## [Goal]
Reproduce the listing below in its entirety. Change nothing.

## [Given material]
•••••

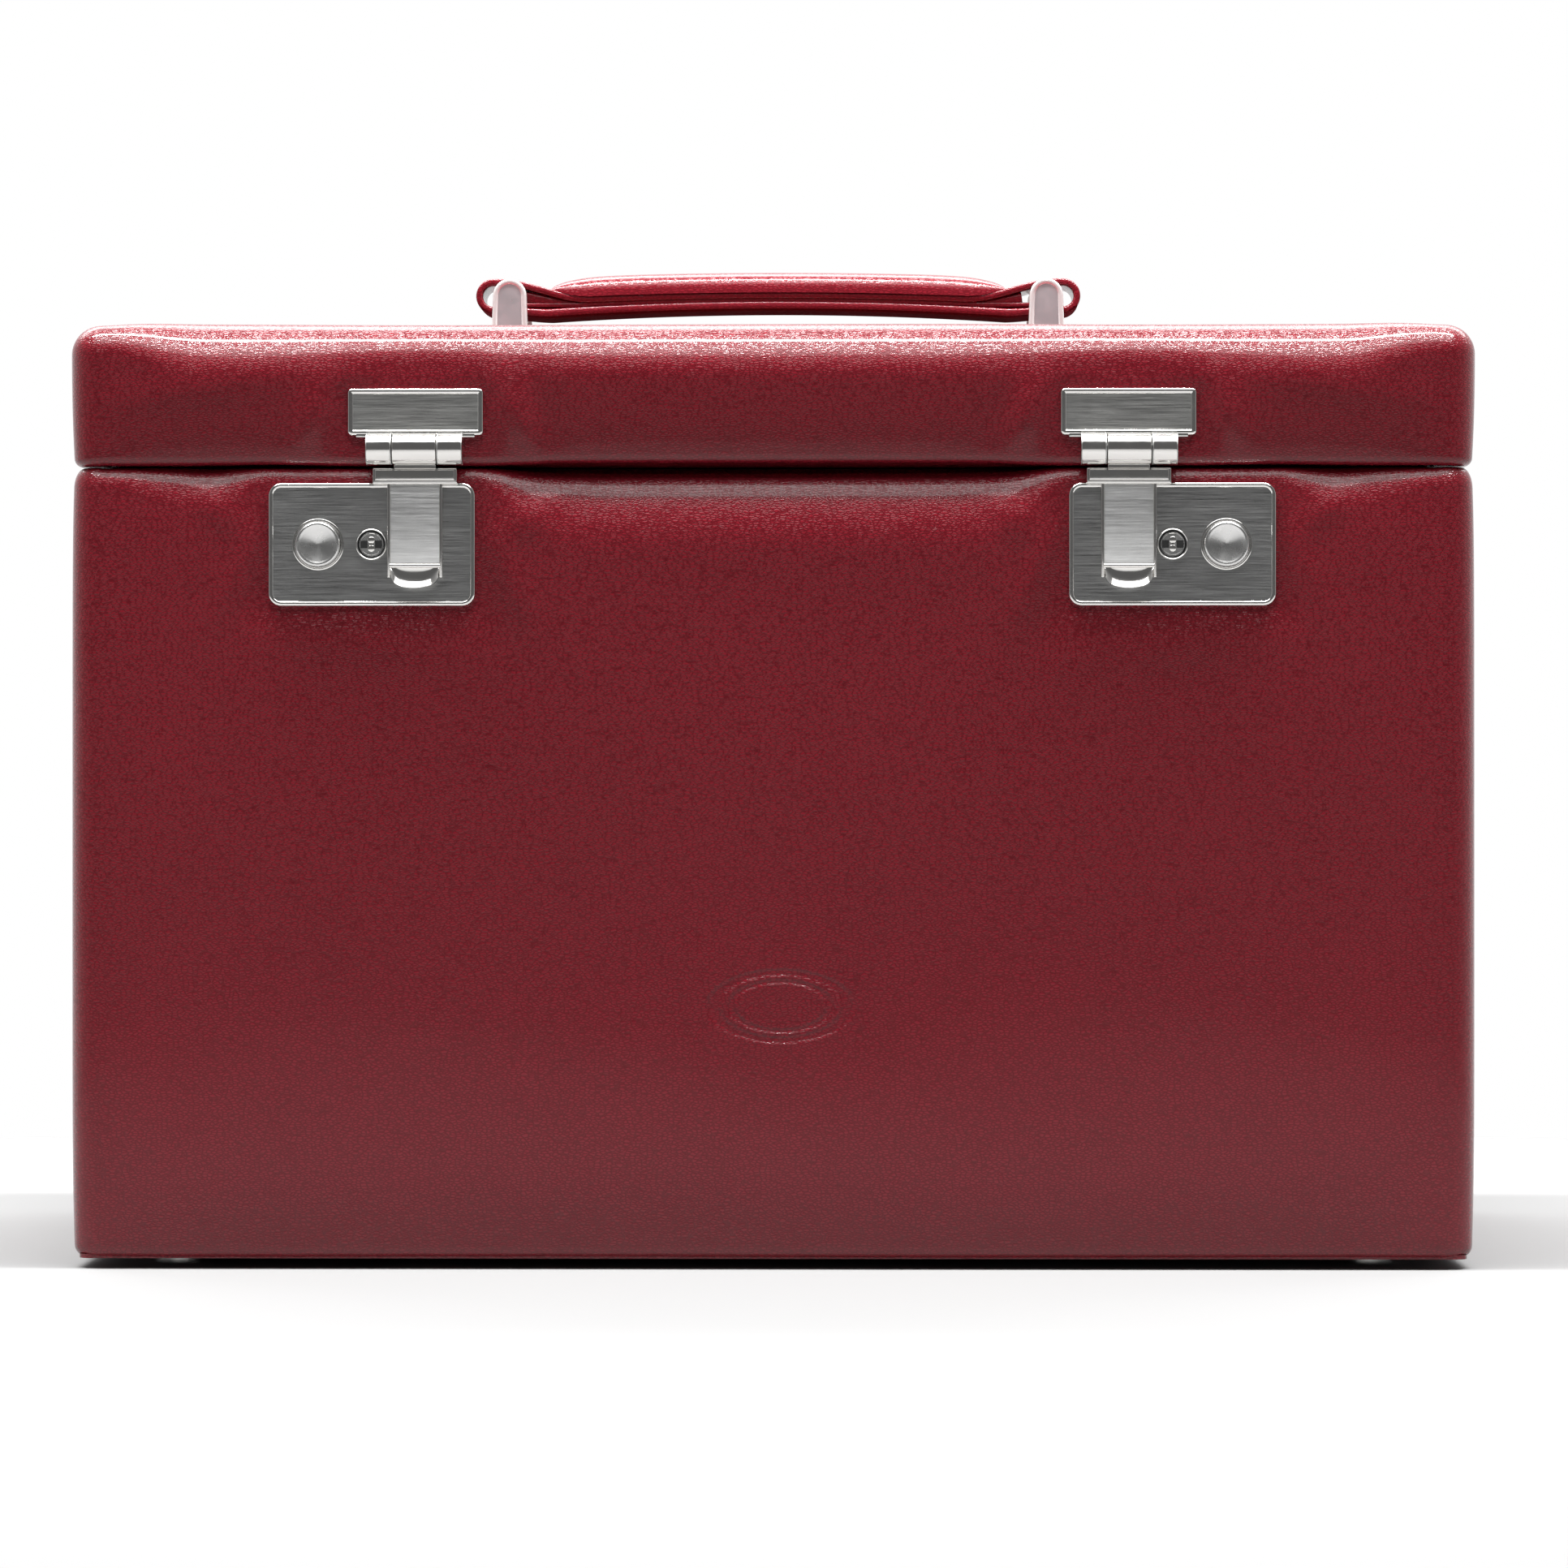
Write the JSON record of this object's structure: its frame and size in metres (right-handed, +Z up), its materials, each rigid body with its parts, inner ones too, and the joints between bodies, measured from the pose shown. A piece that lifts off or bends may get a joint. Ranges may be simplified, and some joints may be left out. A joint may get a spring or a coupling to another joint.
{
  "type": "jewellery case",
  "caption": "Padded leather jewellery case with a hinged lid, hasp locks with push buttons, a strap handle and trays that rise as the lid opens.",
  "frame": {"origin": "centre of the footprint, on the surface the case stands on", "axes": "+X to the right seen from the front, +Y towards the back hinge, +Z up"},
  "size_m": [0.34, 0.233, 0.2503],
  "materials": {
    "leather": "satin",
    "lining": "matte",
    "padding": "matte",
    "board": "matte",
    "brushed_nickel": "satin",
    "polished_nickel": "polished",
    "steel": "satin",
    "mirror": "gloss"
  },
  "bodies": {
    "case": {"base_bottom_board": "board", "base_front_board": "board", "base_back_board": "board", "base_left_board": "board", "base_right_board": "board", "base_padding": "padding", "base_cover": "leather", "base_bottom_cover": "leather", "base_lining": "lining", "feet": "polished_nickel", "compartment_divider": "lining", "hinge_leaf_base": "polished_nickel", "hinge_pin": "steel", "lock_plate_left": "brushed_nickel", "lock_plate_right": "brushed_nickel", "lock_case_left": "steel", "lock_case_right": "steel", "arm_pivots": "steel"},
    "lid": {"lid_top_board": "board", "lid_front_board": "board", "lid_back_board": "board", "lid_left_board": "board", "lid_right_board": "board", "lid_padding": "padding", "lid_cover": "leather", "lid_lining": "lining", "mirror_glass": "mirror", "mirror_frame": "lining", "hinge_leaf_lid": "polished_nickel", "catch_plate_left": "brushed_nickel", "catch_plate_right": "brushed_nickel", "hasp_pins": "steel", "bracket_left": "polished_nickel", "bracket_right": "polished_nickel", "bracket_screws": "steel", "handle_pins": "polished_nickel", "lid_pivots": "steel"},
    "hasp_l": {"hasp_left": "polished_nickel"},
    "hasp_r": {"hasp_right": "polished_nickel"},
    "button_l": {"button_left": "polished_nickel"},
    "button_r": {"button_right": "polished_nickel"},
    "key_l": {"key_left": "steel"},
    "key_r": {"key_right": "steel"},
    "bolt_l": {"bolt_left": "steel"},
    "bolt_r": {"bolt_right": "steel"},
    "grip": {"handle_core": "leather", "handle_pad": "leather"},
    "strap_l": {"handle_end_left": "leather"},
    "strap_r": {"handle_end_right": "leather"},
    "crank_l": {"crank_left": "steel"},
    "crank_r": {"crank_right": "steel"},
    "arm_l": {"front_arm_left": "steel"},
    "arm_r": {"front_arm_right": "steel"},
    "link_l": {"link_left": "steel"},
    "link_r": {"link_right": "steel"},
    "tray_up": {"upper_tray": "leather", "upper_dividers": "lining", "ring_rolls": "lining"},
    "tray_low": {"lower_tray": "leather", "lower_dividers": "lining"}
  },
  "joints": [
    {"name": "lid_hinge", "type": "hinge", "parent": "case", "child": "lid", "pos_m": [0, 0.1127, 0.1945], "axis": [-1, 0, 0], "range_deg": [0, 90]},
    {"name": "hasp_left_swing", "type": "hinge", "parent": "lid", "child": "hasp_l", "pos_m": [-0.0863, -0.11395, 0.1986], "axis": [-1, 0, 0], "range_deg": [0, 160]},
    {"name": "hasp_right_swing", "type": "hinge", "parent": "lid", "child": "hasp_r", "pos_m": [0.0863, -0.11395, 0.1986], "axis": [-1, 0, 0], "range_deg": [0, 160]},
    {"name": "button_left_press", "type": "slide", "parent": "case", "child": "button_l", "axis": [0, 1, 0], "range_m": [0, 0.0015], "stiffness_N_per_m": 400, "springref_m": -0.0005},
    {"name": "button_right_press", "type": "slide", "parent": "case", "child": "button_r", "axis": [0, 1, 0], "range_m": [0, 0.0015], "stiffness_N_per_m": 400, "springref_m": -0.0005},
    {"name": "bolt_left_draw", "type": "slide", "parent": "case", "child": "bolt_l", "axis": [-1, 0, 0], "range_m": [0, 0.003]},
    {"name": "bolt_right_draw", "type": "slide", "parent": "case", "child": "bolt_r", "axis": [1, 0, 0], "range_m": [0, 0.003]},
    {"name": "key_left_turn", "type": "hinge", "parent": "case", "child": "key_l", "pos_m": [-0.0969, -0.11, 0.1756], "axis": [0, 1, 0], "range_deg": [0, 90]},
    {"name": "key_right_turn", "type": "hinge", "parent": "case", "child": "key_r", "pos_m": [0.0969, -0.11, 0.1756], "axis": [0, 1, 0], "range_deg": [0, 90]},
    {"name": "handle_lift", "type": "slide", "parent": "lid", "child": "grip", "axis": [0, 0, 1], "range_m": [0, 0.012]},
    {"name": "strap_left_tilt", "type": "hinge", "parent": "grip", "child": "strap_l", "pos_m": [-0.035, 0, 0.2396], "axis": [0, -1, 0], "range_deg": [0, 18]},
    {"name": "strap_right_tilt", "type": "hinge", "parent": "grip", "child": "strap_r", "pos_m": [0.035, 0, 0.2396], "axis": [0, 1, 0], "range_deg": [0, 18]},
    {"name": "crank_left_turn", "type": "hinge", "parent": "case", "child": "crank_l", "pos_m": [-0.156, 0.065, 0.186], "axis": [-1, 0, 0], "range_deg": [0, 90]},
    {"name": "crank_right_turn", "type": "hinge", "parent": "case", "child": "crank_r", "pos_m": [0.156, 0.065, 0.186], "axis": [-1, 0, 0], "range_deg": [0, 90]},
    {"name": "front_arm_left_turn", "type": "hinge", "parent": "case", "child": "arm_l", "pos_m": [-0.156, -0.007, 0.186], "axis": [-1, 0, 0], "range_deg": [0, 90]},
    {"name": "front_arm_right_turn", "type": "hinge", "parent": "case", "child": "arm_r", "pos_m": [0.156, -0.007, 0.186], "axis": [-1, 0, 0], "range_deg": [0, 90]},
    {"name": "link_left_turn", "type": "hinge", "parent": "lid", "child": "link_l", "pos_m": [-0.154, 0.0717, 0.2035], "axis": [1, 0, 0], "range_deg": [0, 90]},
    {"name": "link_right_turn", "type": "hinge", "parent": "lid", "child": "link_r", "pos_m": [0.154, 0.0717, 0.2035], "axis": [1, 0, 0], "range_deg": [0, 90]},
    {"name": "upper_tray_turn", "type": "hinge", "parent": "crank_r", "child": "tray_up", "pos_m": [0.156, 0.01304, 0.156], "axis": [1, 0, 0], "range_deg": [0, 90]},
    {"name": "lower_tray_turn", "type": "hinge", "parent": "crank_r", "child": "tray_low", "pos_m": [0.156, 0.03902, 0.171], "axis": [1, 0, 0], "range_deg": [0, 90]}
  ],
  "couplings": [
    {"joint": "crank_left_turn", "follows": "lid_hinge", "ratio": 1},
    {"joint": "crank_right_turn", "follows": "lid_hinge", "ratio": 1},
    {"joint": "front_arm_left_turn", "follows": "lid_hinge", "ratio": 1},
    {"joint": "front_arm_right_turn", "follows": "lid_hinge", "ratio": 1},
    {"joint": "link_left_turn", "follows": "lid_hinge", "ratio": 1},
    {"joint": "link_right_turn", "follows": "lid_hinge", "ratio": 1},
    {"joint": "upper_tray_turn", "follows": "lid_hinge", "ratio": 1},
    {"joint": "lower_tray_turn", "follows": "lid_hinge", "ratio": 1},
    {"joint": "bolt_left_draw", "follows": "button_left_press", "ratio": 2},
    {"joint": "bolt_right_draw", "follows": "button_right_press", "ratio": 2},
    {"joint": "strap_left_tilt", "follows": "handle_lift", "rad_per_m": 26.17},
    {"joint": "strap_right_tilt", "follows": "handle_lift", "rad_per_m": 26.17}
  ]
}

•••••

## [Exercise response]
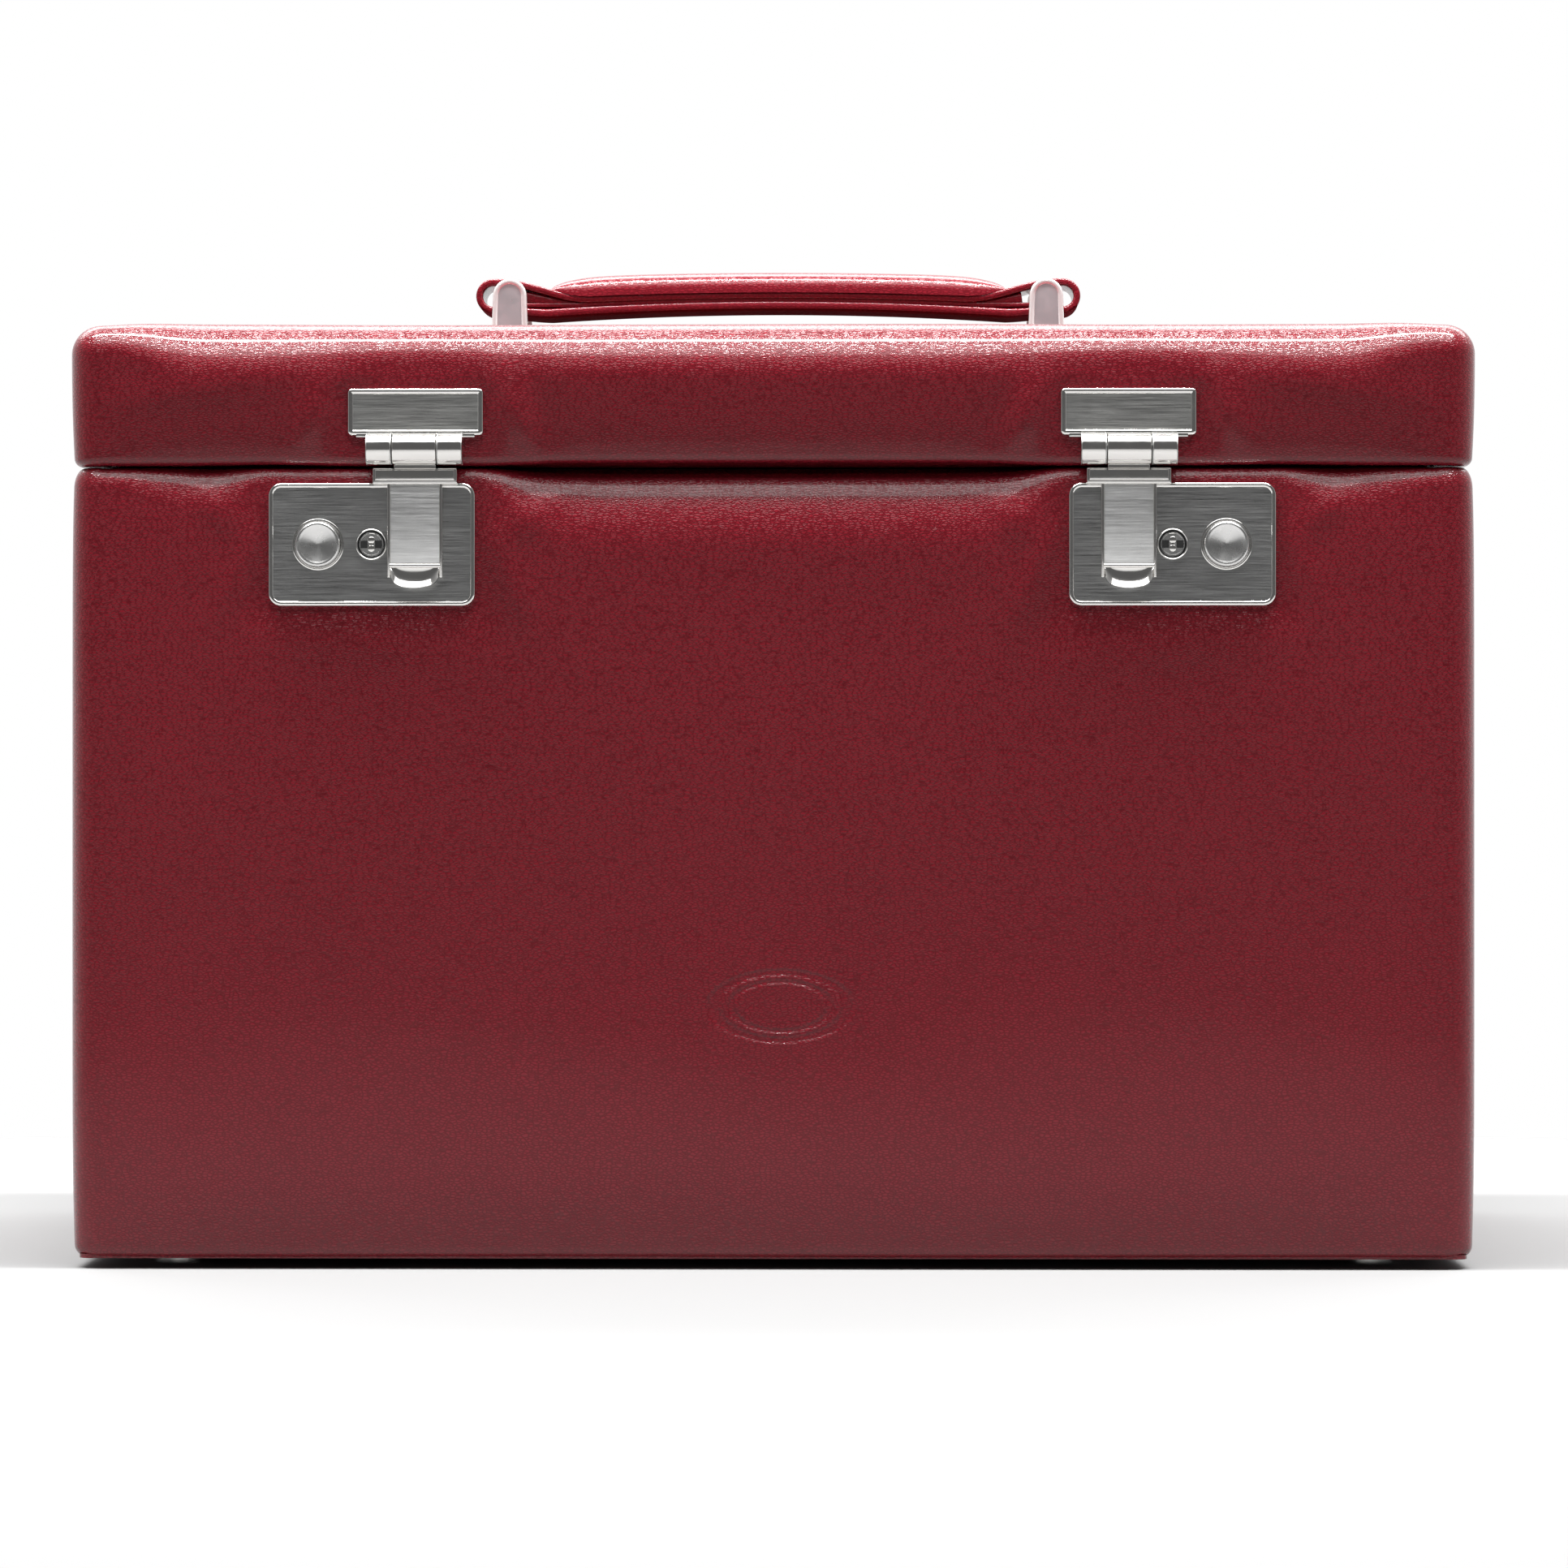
Write the JSON record of this object's structure: its frame and size in metres (right-handed, +Z up), its materials, each rigid body with its parts, inner ones too, and the joints between bodies, measured from the pose shown. A piece that lifts off or bends may get a joint. Ranges may be simplified, and some joints may be left out. A joint may get a spring or a coupling to another joint.
{
  "type": "jewellery case",
  "caption": "Padded leather jewellery case with a hinged lid, hasp locks with push buttons, a strap handle and trays that rise as the lid opens.",
  "frame": {"origin": "centre of the footprint, on the surface the case stands on", "axes": "+X to the right seen from the front, +Y towards the back hinge, +Z up"},
  "size_m": [0.34, 0.233, 0.2503],
  "materials": {
    "leather": "satin",
    "lining": "matte",
    "padding": "matte",
    "board": "matte",
    "brushed_nickel": "satin",
    "polished_nickel": "polished",
    "steel": "satin",
    "mirror": "gloss"
  },
  "bodies": {
    "case": {"base_bottom_board": "board", "base_front_board": "board", "base_back_board": "board", "base_left_board": "board", "base_right_board": "board", "base_padding": "padding", "base_cover": "leather", "base_bottom_cover": "leather", "base_lining": "lining", "feet": "polished_nickel", "compartment_divider": "lining", "hinge_leaf_base": "polished_nickel", "hinge_pin": "steel", "lock_plate_left": "brushed_nickel", "lock_plate_right": "brushed_nickel", "lock_case_left": "steel", "lock_case_right": "steel", "arm_pivots": "steel"},
    "lid": {"lid_top_board": "board", "lid_front_board": "board", "lid_back_board": "board", "lid_left_board": "board", "lid_right_board": "board", "lid_padding": "padding", "lid_cover": "leather", "lid_lining": "lining", "mirror_glass": "mirror", "mirror_frame": "lining", "hinge_leaf_lid": "polished_nickel", "catch_plate_left": "brushed_nickel", "catch_plate_right": "brushed_nickel", "hasp_pins": "steel", "bracket_left": "polished_nickel", "bracket_right": "polished_nickel", "bracket_screws": "steel", "handle_pins": "polished_nickel", "lid_pivots": "steel"},
    "hasp_l": {"hasp_left": "polished_nickel"},
    "hasp_r": {"hasp_right": "polished_nickel"},
    "button_l": {"button_left": "polished_nickel"},
    "button_r": {"button_right": "polished_nickel"},
    "key_l": {"key_left": "steel"},
    "key_r": {"key_right": "steel"},
    "bolt_l": {"bolt_left": "steel"},
    "bolt_r": {"bolt_right": "steel"},
    "grip": {"handle_core": "leather", "handle_pad": "leather"},
    "strap_l": {"handle_end_left": "leather"},
    "strap_r": {"handle_end_right": "leather"},
    "crank_l": {"crank_left": "steel"},
    "crank_r": {"crank_right": "steel"},
    "arm_l": {"front_arm_left": "steel"},
    "arm_r": {"front_arm_right": "steel"},
    "link_l": {"link_left": "steel"},
    "link_r": {"link_right": "steel"},
    "tray_up": {"upper_tray": "leather", "upper_dividers": "lining", "ring_rolls": "lining"},
    "tray_low": {"lower_tray": "leather", "lower_dividers": "lining"}
  },
  "joints": [
    {"name": "lid_hinge", "type": "hinge", "parent": "case", "child": "lid", "pos_m": [0, 0.1127, 0.1945], "axis": [-1, 0, 0], "range_deg": [0, 90]},
    {"name": "hasp_left_swing", "type": "hinge", "parent": "lid", "child": "hasp_l", "pos_m": [-0.0863, -0.11395, 0.1986], "axis": [-1, 0, 0], "range_deg": [0, 160]},
    {"name": "hasp_right_swing", "type": "hinge", "parent": "lid", "child": "hasp_r", "pos_m": [0.0863, -0.11395, 0.1986], "axis": [-1, 0, 0], "range_deg": [0, 160]},
    {"name": "button_left_press", "type": "slide", "parent": "case", "child": "button_l", "axis": [0, 1, 0], "range_m": [0, 0.0015], "stiffness_N_per_m": 400, "springref_m": -0.0005},
    {"name": "button_right_press", "type": "slide", "parent": "case", "child": "button_r", "axis": [0, 1, 0], "range_m": [0, 0.0015], "stiffness_N_per_m": 400, "springref_m": -0.0005},
    {"name": "bolt_left_draw", "type": "slide", "parent": "case", "child": "bolt_l", "axis": [-1, 0, 0], "range_m": [0, 0.003]},
    {"name": "bolt_right_draw", "type": "slide", "parent": "case", "child": "bolt_r", "axis": [1, 0, 0], "range_m": [0, 0.003]},
    {"name": "key_left_turn", "type": "hinge", "parent": "case", "child": "key_l", "pos_m": [-0.0969, -0.11, 0.1756], "axis": [0, 1, 0], "range_deg": [0, 90]},
    {"name": "key_right_turn", "type": "hinge", "parent": "case", "child": "key_r", "pos_m": [0.0969, -0.11, 0.1756], "axis": [0, 1, 0], "range_deg": [0, 90]},
    {"name": "handle_lift", "type": "slide", "parent": "lid", "child": "grip", "axis": [0, 0, 1], "range_m": [0, 0.012]},
    {"name": "strap_left_tilt", "type": "hinge", "parent": "grip", "child": "strap_l", "pos_m": [-0.035, 0, 0.2396], "axis": [0, -1, 0], "range_deg": [0, 18]},
    {"name": "strap_right_tilt", "type": "hinge", "parent": "grip", "child": "strap_r", "pos_m": [0.035, 0, 0.2396], "axis": [0, 1, 0], "range_deg": [0, 18]},
    {"name": "crank_left_turn", "type": "hinge", "parent": "case", "child": "crank_l", "pos_m": [-0.156, 0.065, 0.186], "axis": [-1, 0, 0], "range_deg": [0, 90]},
    {"name": "crank_right_turn", "type": "hinge", "parent": "case", "child": "crank_r", "pos_m": [0.156, 0.065, 0.186], "axis": [-1, 0, 0], "range_deg": [0, 90]},
    {"name": "front_arm_left_turn", "type": "hinge", "parent": "case", "child": "arm_l", "pos_m": [-0.156, -0.007, 0.186], "axis": [-1, 0, 0], "range_deg": [0, 90]},
    {"name": "front_arm_right_turn", "type": "hinge", "parent": "case", "child": "arm_r", "pos_m": [0.156, -0.007, 0.186], "axis": [-1, 0, 0], "range_deg": [0, 90]},
    {"name": "link_left_turn", "type": "hinge", "parent": "lid", "child": "link_l", "pos_m": [-0.154, 0.0717, 0.2035], "axis": [1, 0, 0], "range_deg": [0, 90]},
    {"name": "link_right_turn", "type": "hinge", "parent": "lid", "child": "link_r", "pos_m": [0.154, 0.0717, 0.2035], "axis": [1, 0, 0], "range_deg": [0, 90]},
    {"name": "upper_tray_turn", "type": "hinge", "parent": "crank_r", "child": "tray_up", "pos_m": [0.156, 0.01304, 0.156], "axis": [1, 0, 0], "range_deg": [0, 90]},
    {"name": "lower_tray_turn", "type": "hinge", "parent": "crank_r", "child": "tray_low", "pos_m": [0.156, 0.03902, 0.171], "axis": [1, 0, 0], "range_deg": [0, 90]}
  ],
  "couplings": [
    {"joint": "crank_left_turn", "follows": "lid_hinge", "ratio": 1},
    {"joint": "crank_right_turn", "follows": "lid_hinge", "ratio": 1},
    {"joint": "front_arm_left_turn", "follows": "lid_hinge", "ratio": 1},
    {"joint": "front_arm_right_turn", "follows": "lid_hinge", "ratio": 1},
    {"joint": "link_left_turn", "follows": "lid_hinge", "ratio": 1},
    {"joint": "link_right_turn", "follows": "lid_hinge", "ratio": 1},
    {"joint": "upper_tray_turn", "follows": "lid_hinge", "ratio": 1},
    {"joint": "lower_tray_turn", "follows": "lid_hinge", "ratio": 1},
    {"joint": "bolt_left_draw", "follows": "button_left_press", "ratio": 2},
    {"joint": "bolt_right_draw", "follows": "button_right_press", "ratio": 2},
    {"joint": "strap_left_tilt", "follows": "handle_lift", "rad_per_m": 26.17},
    {"joint": "strap_right_tilt", "follows": "handle_lift", "rad_per_m": 26.17}
  ]
}